While strikeouts matter a lot more than the Twins like to admit, in the case of Margot, they probably don’t. Margot will strike out about 16% of the time where Taylor struck out 30%, but you would likely still take Taylor’s production (he’s also still a superior defender, though they are both good). Where Margot could make up some ground is in converting some of those extra balls in play into hits. The problem is, he probably isn’t able to. In an eight year career—far too large a sample size to dismiss—Margot has a sub-.300 BABIP, with several seasons far below that line. His career-best .332 BABIP corresponded to his best season. In 2022, he slashed .274/.325 en route to a 105 OPS+ at Tropicana. Clearly, this is indicative of chronically weak contact, not paired with the elite speed which can turn some ground balls into hits. He has, for most of his career, been a defensive specialist.
With the new additions, the plan should be simple: Santana logs 500 PAs, and Margot logs as few as possible. Let’s imagine Kiriloff and Buxton play a full season in the field—signs are seen in the sky, the earth gives forth her dead—in that case, Margot would only be needed as a defensive replacement in center, and his bat would barely see the light of day.
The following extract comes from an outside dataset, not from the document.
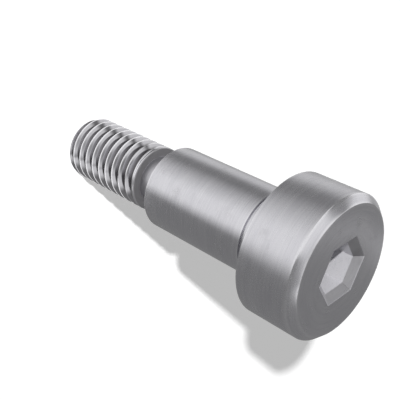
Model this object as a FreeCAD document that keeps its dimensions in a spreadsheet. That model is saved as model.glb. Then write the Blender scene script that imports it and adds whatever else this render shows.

As it is, he’s likely to get a similar number of PAs to Taylor last year, though if the bat proves as ugly as on paper, I could see many, many of his CF innings being once again dumped on Willi “I Play 57 Positions But None Well” Castro.
The difficulties of striking out less will be on full display today when the Twins face KCR frontliner Cole Ragans (in 96 IP last year, 11 K/9).